The modernist seeks a new world, but not the same new world as the Christian.  The Christian seeks a city which has foundations, whose builder and maker is God.  The modernist seeks a city of his own making, where he can make a name for himself — which is to say he is building Babel, not the New Jerusalem.  Although we associate the modernist impulse with with relatively recent times — hence the name — there is nothing new under the sun.  Modernists are in fact succumbing to a very old temptation: the ancient sin of father-hatred.  

As a society, we have lived with modernism for enough generations to see a third temptation arise.  Some people would call it a feature of postmodernism; others would call it an “ancient future” approach.  By either name, what we are seeing is a recognition that our modernist fathers destroyed and abandoned many good things in their war on the past.  Sadly, when we attempt to address this issue without divine help, we revisit the habits of our pre-modern grandfathers as a way of rebelling against our modernist fathers.  We end up exactly like our fathers: they rejected their fathers, and we in turn commit the same sin.  The problem with rebellion is that you can’t compartmentalize it; once you let it in, it leaks all over everything.  Consequently, we don’t really submit to the ways of our earlier forebears any more than we submit to our fathers.  Rather, we walk down the anthropological and archaeological smorgasbord and take a little of this, a little of that, and bit more of a third thing — whatever happens to suit us at the time.  The modernist tries to build the world in his own image by rejecting the past, and the postmodernist tries to custom-build his own life as a collage of bits and pieces of the past, but both of them place themselves in rebellious judgment over their fathers.

But we are Christians; we are citizens of a kingdom whose capital city is in heaven.  In that future city, the New Jerusalem, Jesus will perfectly honor His Father, and so we too are called to honor the fathers that God has providentially given to us.  At our moment in history, we are inheriting several generations of father-hatred, so there is no way out of this without repentance.  We must repent of our culture’s endemic father-hatred, and we must return to proper honor of our fathers — all our fathers.  They are imperfect to be sure, but in God’s providence they are a repository of wisdom that we are called to heed.  We may not simply cut ourselves free, modernist-fashion, and reject everything that came before us.  Nor may we treat the wisdom of the ages as if we are above it all, and it is just a smorgasbord from which we may pick and choose, as the postmodern or ancient-future folks would do.  We must submit to the wisdom of our fathers, at the same time testing what they tell us against the counsel of God, because “There is no wisdom, nor understanding, nor counsel, against Yahweh.” 

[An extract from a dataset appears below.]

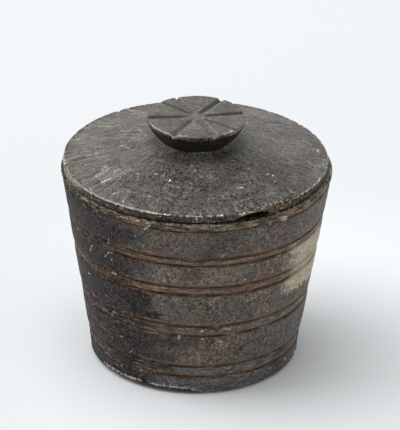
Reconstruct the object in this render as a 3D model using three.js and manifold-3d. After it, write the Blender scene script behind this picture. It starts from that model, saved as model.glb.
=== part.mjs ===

So we require a discerning vision of the past and a sanctified imagination of the future.  “What is everybody else doing?” is the wrong question; the question is “What is God doing, and how can I be part of it?”  The answer to that question starts with the story of a coming new world whose capital is the New Jerusalem, a city that is literally heaven on earth. God is bringing heaven to earth, and He calls us to pray for it (“Thy kingdom come, Thy will be done on earth as it is in heaven”) and to be the present reflection of it, the sign that it is coming — and to reflect both the newness of the New Jerusalem and its culture of father-honor.  Frankly, this is an impossible task; the flesh simply cannot do it. But in living relationship with God, all things are possible for those who believe.

***

Prayer Exercises

  1. It’s easy to talk about trends of whole societies without bringing it down to personal practice.  We cannot repent of societal father-hatred if we do not first repent of personal father-hatred; this is a case where the personal really is political.  Ask God if there are personal sins for you to repent of before you try to go any further.  If He brings something to mind, deal with it.
  2. Having addressed personal sins, you’re ready to ask God about the sins of the society you live in.  Don’t ask about “the sins of our culture” in the abstract.  Ask God to show you places in your own life where you have assimilated the sins of the culture.  As God reveals these areas to you, accept your cultural identity, confess the sins of your culture, renounce the sin, and ask God to heal the damage that you have done to yourself through the sin.  Ask Him to guide and guard you as you learn to live differently.

One Response to We’re the Weird Ones (Part 2)

  1. agent4him says:

    “… and to be the present reflection of it, the sign that it is coming — and to reflect both the newness of the New Jerusalem and its culture of father-honor.”

    There are three third-person imperatives addressed to “Our Father” in the Lord’s Prayer, and “father-honor” leads them off: “May your Name be sanctified [among us] … on earth as it is in heaven.”

    So, the text totally agrees with the primary emphasis of your essay.